Knowledge-based workers, like lawyers, on the other hand are cost intensive and with a set of highly specialised skills. Wouldn't profit-seeking companies have more incentives to look for ways to replace them?

"But AI can't replicate creativity and experience!"

There are two main arguments against AI replacing knowledge-based workers: AI cannot make judgement calls, be creative or tap on experience; and creativity/experience/judgement are essential to these jobs.

Let's take lawyers as an example. The workflow for lawyers involves receiving a case, gathering the necessary information/documents, looking up precedents, building the case, advising the clients, going to court, etc.

If we break down these tasks, not all of them require the 'creativity' or 'experience' deemed irreplaceable.
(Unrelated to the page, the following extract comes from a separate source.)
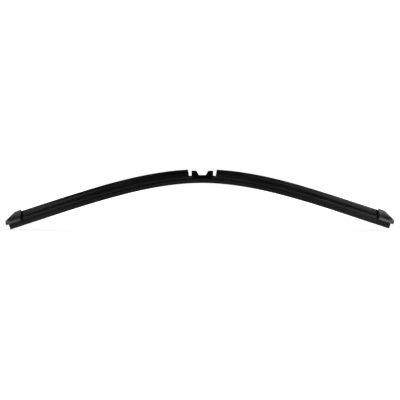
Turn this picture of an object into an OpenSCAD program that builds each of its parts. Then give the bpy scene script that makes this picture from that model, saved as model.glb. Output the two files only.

Laws, precedent cases, and other complex legal information can be coded into sets of algorithms that an AI can execute to solve legal problems, draft contracts, predict verdicts or tell you whether you are entitled to alimony.

Sure an AI cannot dumpster dive for evidence like what you see of passionate lawyers on television, but law firms can always hire cheaper labour for that.

The question that remains is whether creativity/experience/judgement in the execution can surpass what human lawyers can achieve.

But an equally pertinent question is whether AI can surpass humans in other aspects of "lawyering" that void the usefulness of, say, a senior counsel's year's of experience in law -- a computer can recall thousands of cases and precedents, cross-analyse them and present a useful recommendation before the accomplished lawyer even reaches over the table to present you his rates.

Perhaps AI will not eliminate the need for lawyers, but it would radically change the nature of their jobs.

How about parliamentarians?

According to the parliament website, Members of Parliament (MPs) "act as a bridge between the community and the Government by ensuring that the concerns of their constituents are heard in Parliament".

In other words, MPs are supposed to walk the ground, gather feedback, raise citizens' concerns in Parliament, and help pass laws/policy to help the nation. And in Singapore's case, help explain and communicate Government policy to their constituencies.

Following the town council act in 1988, MPs have the additional responsibility of caring for the estate's development.

Should politician work be replaced by clever coding and computing muscle?

First we have to ask ourselves these questions:

Are views canvassed "from the ground" during MP walkabouts truly reflective of the general populace? Is there a better way to gather sentiment?

Are cases received during Meet-the-People (MPS) sessions being compiled into meaningful data to be studied? Is this data being used to predict problems in a particular estate or on the national level?

Are grassroots personnel truly good "feelers" for MPs or do they run the risk of being sycophants? How do we circumvent human bias when relying on a middleman for feedback?

Can the responsibility of estate development be transferred to the Housing Development Board or to a private company to be managed in a more effective and efficient basis? Can we rely on direct democracy via an app to vote for the type of resources we want? Afterall, we are already voting and deciding for the colour scheme of our HDB blocks.

Are politicians themselves optimised for providing solutions to a nation's problems? How do we eliminate their personal motivations/affiliations when it comes to policy-making?

Are Singaporeans ready to trust computer algorithms over a politician?

Afterall, most MPs are not full-time MPs.

With AI, he, she or it will be working full-time or 24/7 for you.

Perhaps our sentimentality or "tribalism" is preventing us from voting for computer algorithms as opposed to political parties and candidates, but we must also acknowledge that emotions and sentimentality had a part to play in Brexit and Trump's victory.